In November 2016, he was under consideration for Secretary of State in the Trump Administration. In terms of public image, he has received negative press for ties to foreign governments and foreign business activities.

==Cultural depictions==

Giuliani and Donald Trump in a film clip shown at the 2000 New York Inner Circle press dinner.

The character of Giuliani portrayed on The Simpsons

Giuliani is known for dressing in drag. He did so on three occasions as Mayor of New York City between 1997 and 2000. Two of the appearances were for public roasts, and another was during an appearance on Saturday Night Live. During the 2000 appearance, Giuliani flirted with real estate mogul Donald Trump. Giuliani adviser Elliot Cuker claimed to have persuaded the politician to dress in drag in order to help him with the gay vote.

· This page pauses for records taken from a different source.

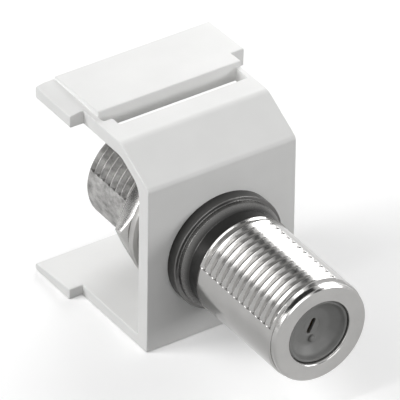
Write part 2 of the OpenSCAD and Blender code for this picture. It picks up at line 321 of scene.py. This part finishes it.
def moulding():
    """The insert: bent strip, ears, latch and clamping boss, one piece."""
    body = bent_strip()
    add_ears_and_latch(body)
    boss = [(BOSS_INNER_R, WALL / 2), (BOSS_R, WALL / 2), (BOSS_R, BOSS_END_Y - BOSS_CHAMFER),
            (BOSS_R - BOSS_CHAMFER, BOSS_END_Y), (BOSS_INNER_R, BOSS_END_Y)]
    combine(body, lathe("boss", boss, columns=96), "UNION")
    start, end = HOLE_TOOL_Y
    hole = [(AXIS_R, start), (HOLE_R, start), (HOLE_R, end), (AXIS_R, end)]
    combine(body, lathe("hole", hole, columns=96), "DIFFERENCE")
    body = finished_again(body, "insert_moulding", merge=1e-6)
    weighted = body.modifiers.new("even_normals", "WEIGHTED_NORMAL")
    weighted.keep_sharp = True
    weighted.weight = 100
    return body


# The barrel

THREAD_R = 4.7
ROOT_R = 4.23
PITCH = 0.794
LAND_R = 4.615
# Where the nut is screwed on
MESH_R = 4.44
RIM_R = 4.46
RIM_CHAMFER_R, RIM_CHAMFER_Y = 0.17, 0.11
RIM_END_Y = -13.81
THREAD_START_Y = -3.4
NECK_R, NECK_START_Y, NECK_END_Y = 4.5, THREAD_START_Y + 0.2, -1.95
COLLAR_R, COLLAR_START_Y = 4.95, -1.5
FLANGE_START_Y = -1.05
REAR_CHAMFER = 0.8
LIP_R = 2.9
LIP_L = 1.1
CHAMBER_R = 3.35
# How steeply the thread rises behind the rim
FRONT_RISE = 2.5
# Small steps between the thread and the plain surfaces beside it
STEP_R, STEP_Y, REAR_STEP_R = 0.02, 0.02, 0.03

# One turn of the thread: (share of the pitch, share of the depth below the crest). The crest and
# the flanks are flat, with narrow corners between them.
THREAD_FORM = [(-0.04, 0.0), (0.04, 0.0), (0.055, 0.03), (0.07, 0.075), (0.09, 0.124),
               (0.4, 0.876), (0.43, 0.945), (0.5, 1.0), (0.57, 0.945), (0.6, 0.876),
               (0.91, 0.124), (0.93, 0.075), (0.945, 0.03)]
# Each port: tilt of its two smooth lands, the place of its first groove halfway between them, and
# the lengths over which the thread fades in and out
FRONT_LANDS, FRONT_GROOVE_Y, FRONT_FADES = 21.5, -13.213, (0.5, 0.3)
REAR_LANDS, REAR_GROOVE_Y, REAR_FADES = 21.5, 7.407, (0.05, 0.4)
LAND_HALF = 42.5
LAND_BLEND = 1.2
COLUMN_STEP = 2
# Below the angle at the crest's edges, which stay sharp
BARREL_SMOOTH_ANGLE = 32


def smoothstep(t):
    t = max(0.0, min(1.0, t))
    return t * t * (3 - 2 * t)


def land_share(degrees, tilt):
    """1 on the two smooth lands, 0 on the thread between them."""
    off = abs((degrees - tilt + 90) % 180 - 90)
    return smoothstep((LAND_HALF + LAND_BLEND - off) / (2 * LAND_BLEND))


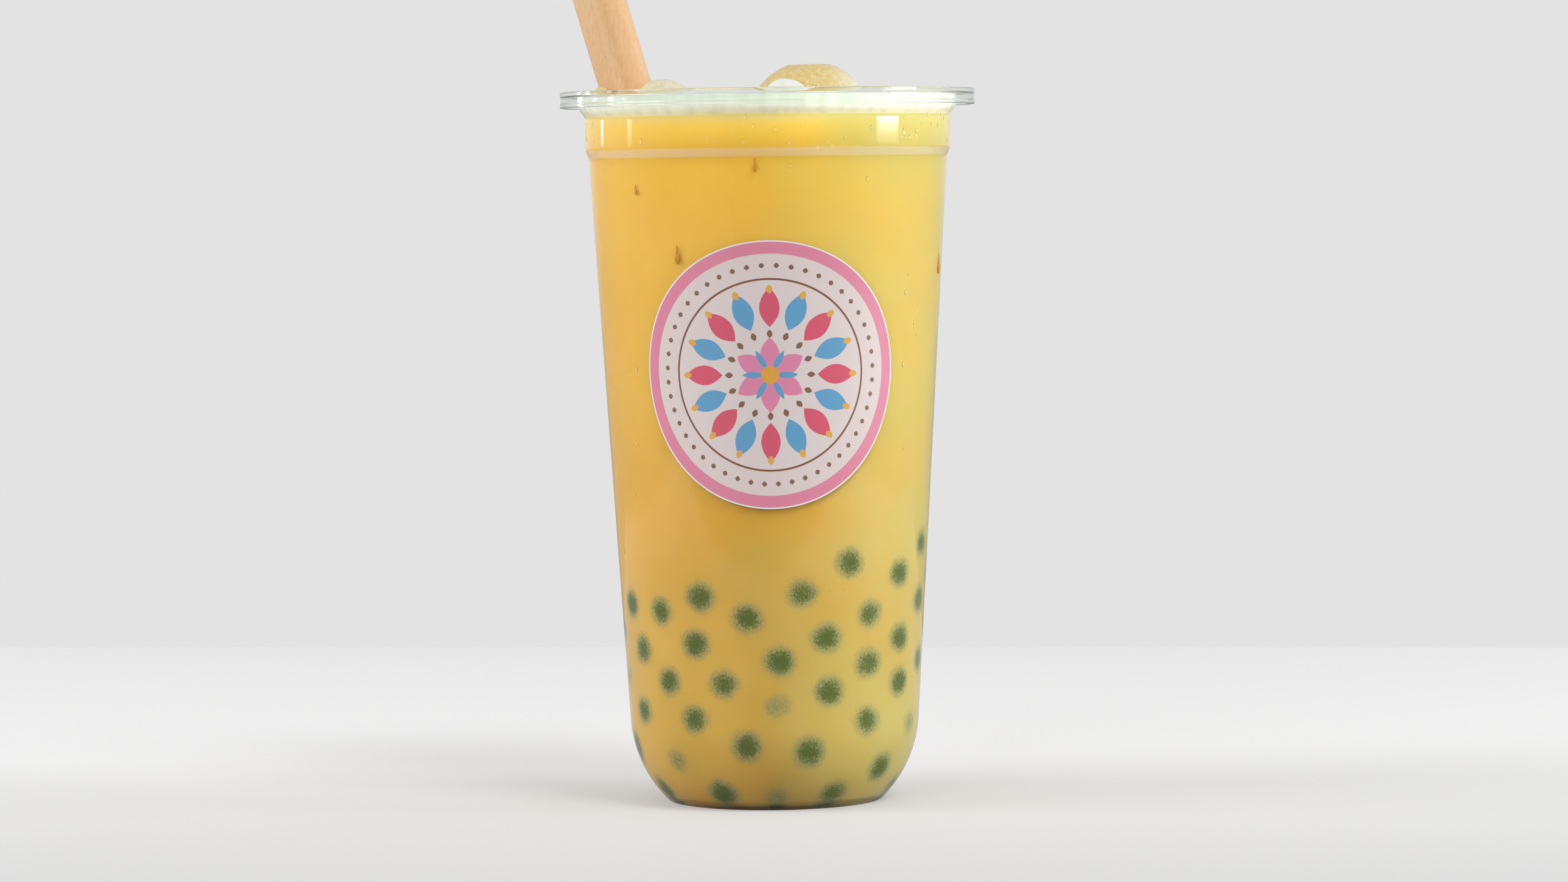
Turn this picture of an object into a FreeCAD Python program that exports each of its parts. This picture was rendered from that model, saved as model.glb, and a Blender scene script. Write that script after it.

Giuliani was supposed to appear as himself on a May 2007 episode of The Simpsons entitled "Stop or My Dog Will Shoot", but his role was cut due to his presidential campaign. However, a "Simpsonized" image of the former Mayor was released for promotional purposes.

Giuliani was portrayed in the November 2019 South Park episode "Season Finale". He is referred to as a "treasonous pig" and not a "good lawyer".

Giuliani appeared in the 2020 film Borat Subsequent Moviefilm. His scene in the mockumentary was widely reported in multiple news sources, as Giuliani is shown reclining on a bed with his hands down the front of his pants while in a hotel room with an actress posing as a news reporter. Multiple sources reported on Giuliani's actions in the scene, with The Guardian calling it a "compromising scene". Giuliani denied any wrongdoing, claiming that the scene with him was "a complete fabrication" and that he had only been tucking in his shirt.

After the Four Seasons Total Landscaping press conference, Giuliani was portrayed by Saturday Night Lives Kate McKinnon on the show's "Weekend Update" news segment.